KF5 & Qt5 - QtCS Session

John Layt jlayt at kde.org
Fri Jul 1 00:28:07 BST 2011

On Thursday 30 Jun 2011 23:42:42 Albert Astals Cid wrote:
> A Thursday, June 30, 2011, John Layt va escriure:
> > Hi,
> > 
> > At QtCS we had a follow-up session from Platform 11 to discuss what
> > technical changes we'd like to see in Qt5.
> > 
> > The legal aspects of copying code from KDE was discussed.  Ideally all
> > contributed code would be a clean room implementation by the contributor,
> > but this defeats QA reasons for copying well-proven code.
> Please let's take the licensing issue very seriously since its an important
> topic for some people (myself included)
> Albert

Yes, it's not something we can take lightly as it can have serious 
consequences, both from a legal and a community viewpoint.

As Ossi points out there is a legal limit on what qualifies for copyright 
protection, but that line is fuzzy and what I might judge as not covered may 
be viewed differently by the person who made the changes.  We are not lawyers 
so we should err on the side of caution.  We will need to work out guidelines, 
for example any spelling corrections or a const fix are obviously not covered, 
but an actual bug fix is a grey area depending on size and obviousness.
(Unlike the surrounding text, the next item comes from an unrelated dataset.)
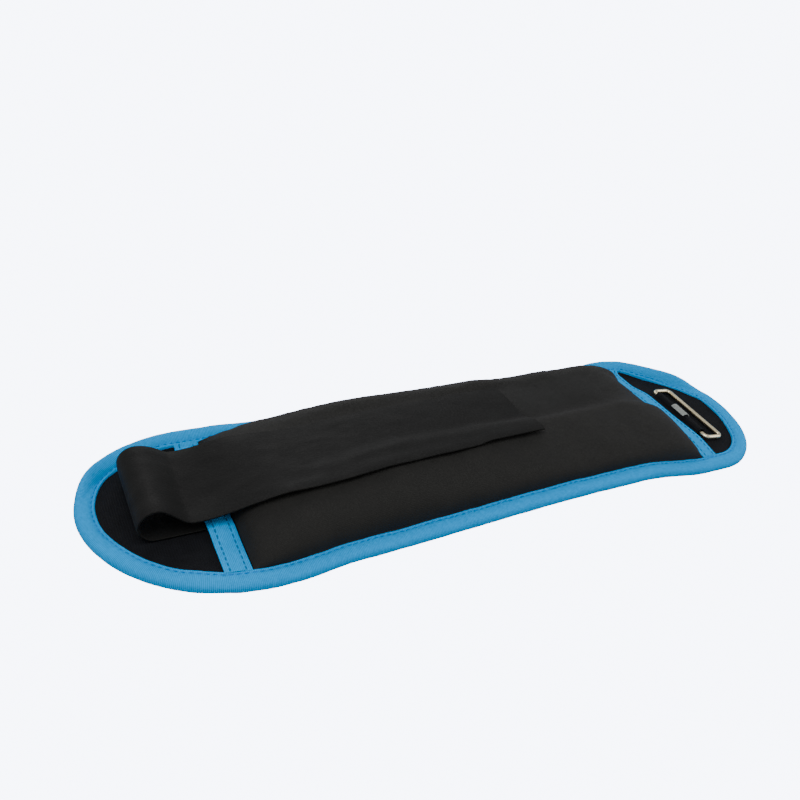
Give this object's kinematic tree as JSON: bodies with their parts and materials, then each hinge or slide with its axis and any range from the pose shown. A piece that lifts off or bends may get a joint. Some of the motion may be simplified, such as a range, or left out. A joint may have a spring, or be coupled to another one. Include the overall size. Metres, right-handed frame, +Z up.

One idea suggested was to compile a list of those people happy to contribute 
code to Qt.  When assesing some of your own code to contribute you could check 
the list of other committers and then get them to either push their patches or 
declare them Public Domain.

If there's commits that can't be copied, people will need to use the last 
'safe' revision as a base, and either make the change themselves in a 
different way, or more safely ask someone who hasn't seen the problematic 
commit to make the required change.

Which reminds me of a few other legal issues that came up in other 
discussions, expecially about patents, but I think I might raise those on the 
eV list first.

One point that I will mention here is that the Qt Contributors Agreement 
doesn't just guarantee Qt's commerical license business, but it also protects 
the Free Qt Foundation's ability to release the entire codebase under a BSD 
license, without the Agreement only Nokia code would be covered.